The Bronze badge is the first significant milestone after going solo - and it’s the first step towards being able to fly cross country.
To qualify for the Bronze endorsement, the applicant must demonstrate an adequate level of theoretical knowledge, gliding experience, and safe piloting skills and airmanship ‘such that the successful outcome of a procedure or a manoeuvre should never seriously be in doubt’. [BGA]
Gaining the Bronze badge is a significant achievement as indicated by the requirements below:
Minimum age 14
50 solo flights
General skills test (spinning, stalling, circuits, speed control, launch failures etc.)
Theoretical knowledge test (multiple choice)
10 sections (Airmanship, Principles of Flight, Meteorology etc)
12 questions per section (minimum 9 correct answers per section)
Once you have the Bronze badge you can ‘enhance it’ with the Cross Country endorsement - which requires:
Minimum age 16
2 solo soaring flights (one lasting 1 hour and the other lasting 2 hours.) These must be ‘witnessed’ by an instructor.

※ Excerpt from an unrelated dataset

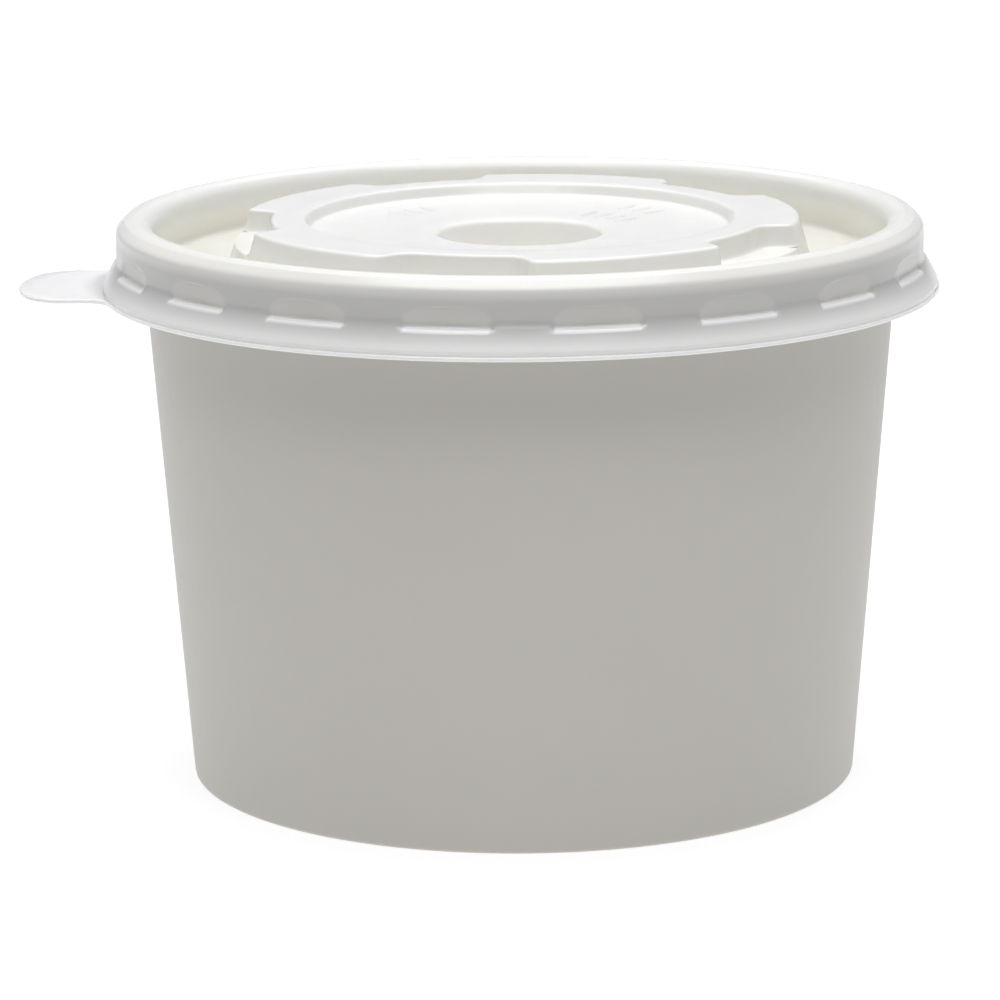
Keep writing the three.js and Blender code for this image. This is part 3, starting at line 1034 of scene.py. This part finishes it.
def make_floor():
    material, tree, shader = new_material("studio_floor")
    clouds = add_noise(tree, scale=2, detail=2)
    tint = add_ramp(tree, clouds, *NOISE_SPAN, *FLOOR_GREYS)
    tree.links.new(tint.outputs["Color"], shader.inputs["Base Color"])
    shader.inputs["Roughness"].default_value = 0.9
    shader.inputs["Specular IOR Level"].default_value = 0.1
    shader.inputs["Emission Color"].default_value = (1, 1, 1, 1)
    shader.inputs["Emission Strength"].default_value = FLOOR_GLOW
    builder = bmesh.new()
    bmesh.ops.create_grid(builder, x_segments=8, y_segments=8, size=FLOOR_REACH)
    made = to_object("floor", builder)
    made.data.materials.append(material)
    print("floor:", 2 * FLOOR_REACH, "m wide")


make_floor()

# %% Lights
DAYLIGHT_WHITE = (0.975, 0.97, 1)
LIGHT_TARGET = Vector((0, 0, 0.03))


def add_softbox(name, place, size, power):
    """A rectangular light at a place in metres, turned towards the container."""
    data = bpy.data.lights.new(name, "AREA")
    data.shape = "RECTANGLE"
    data.size, data.size_y = size
    data.energy = power
    data.color = DAYLIGHT_WHITE
    made = bpy.data.objects.new(name, data)
    made.location = place
    made.rotation_euler = (LIGHT_TARGET - Vector(place)).to_track_quat("-Z", "Y").to_euler()
    bpy.context.collection.objects.link(made)
    print(f"{name} light: {power} W")


add_softbox("overhead", place=(0, -0.25, 1.3), size=(1.1, 1.4), power=18.5)
add_softbox("behind", place=(0, 0.8, 1.1), size=(1.0, 0.6), power=4.5)

# %% Room
ROOM_COLOUR = (0.945, 0.955, 1)
ROOM_SPAN = -0.5, 1  # of the direction's Y, over which the room gets brighter
ROOM_STRENGTHS = 0, 0.47


def make_room():
    """A pale room that is bright behind the object and dim behind the camera."""
    world = bpy.data.worlds.new("room")
    bpy.context.scene.world = world
    world.use_nodes = True
    tree = world.node_tree
    place = tree.nodes.new("ShaderNodeTexCoord")
    split = tree.nodes.new("ShaderNodeSeparateXYZ")
    tree.links.new(place.outputs["Generated"], split.inputs["Vector"])
    strength = add_range(tree, split.outputs["Y"], *ROOM_SPAN, *ROOM_STRENGTHS)
    tree.links.new(strength, tree.nodes["Background"].inputs["Strength"])
    tree.nodes["Background"].inputs["Color"].default_value = opaque(ROOM_COLOUR)
    print("room: strength from", ROOM_STRENGTHS[0], "to", ROOM_STRENGTHS[1])


make_room()
bpy.context.scene.view_settings.view_transform = "Standard"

Field selection and landing test - taken in the motor glider.
Navigation test (taken in a glider or motor glider - depending on conditions.)
Official BGA requirements can be found here.
Once you have Bronze + Cross Country then you can fly further than 5nm from the airfield. You can also convert your license into an EASA license. This allows you to fly in Europe and beyond and will (probably) be a requirement in the UK from April 2021. It also enables an easier transition in to the world of powered flying.
Bureaucracy aside - achieving Bronze will make you a much better (and safer) pilot. It’s a lot of work - but well worth the investment.
There is no specific order in which the requirements must be met - although it makes more sense to attempt the flying test once you have some experience under your belt.
You can take the theory test ANYTIME (even before going solo.) It’s worth doing this as soon as possible. Indeed, much of the theory will help improve your airmanship overall. Some of it is even quite interesting!
Once you decide to embark on the Bronze process you should download and print the application form, keep it with your log book and get the various sections signed off as you do them.
The flying test is pretty much what you had to demonstrate before going solo (lookout, circuit planning, speed control, spinning, stalling, cross-wind landings etc.) only this time you need to perform the various exercises ‘even better’. Speak to an instructor - they will tell you if you’ve honed your skills sufficiently. Remember you also need to have 50 solo flights under your belt - so there’s no rush!
When you are ready, seek out a Full Cat instructor and ask them to start evaluating your flying. It doesn’t need to be done in a single day - you just need to get each exercise ‘signed off to Bronze standard’ in your logbook.
The theory test has 10 sections, covering subjects like Airmanship, Principles of Flight, Meteorology etc. Each section has 12 multiple choice questions. You need to get 9 correct answers per section (i.e. you must be knowledgable on ALL subjects.) The syllabus can be downloaded from the BGA website (link below.) This will tell you what you need to know - but it won’t tell you the answers. For that, you need a copy of the ‘Bronze and Beyond’ book. This is dedicated to the Bronze Theory test. You can purchase a copy from the Office. There is a lot to know (and remember) - it’s not a test you can cram for the night before!
You need to apply to the CFI (John Norman) in order to sit the test. It takes 2-3 hours and you’ll sit it at the club.
The next scheduled date for the test will be:
Saturday 29th February 2020 (10am)
When applying, please include a brief summary of your current experience - flights/hours etc. If you can’t attend the above date, email us and we can try to arrange something more suitable.
Some additional resources to help:
Some (old - but still valid) EXAMPLE test questions
If you have any questions about the various sections then grab an instructor - they’ll be happy to help.
During the winter, we will organise some ‘lectures’ where specific sections of the Bronze syllabus will be delivered by people knowledgable in the subject. Ideally you will read the appropriate chapter in Bronze and Beyond prior to attending the lecture - then you can get answers to those questions not answered by the book (of which there are many!)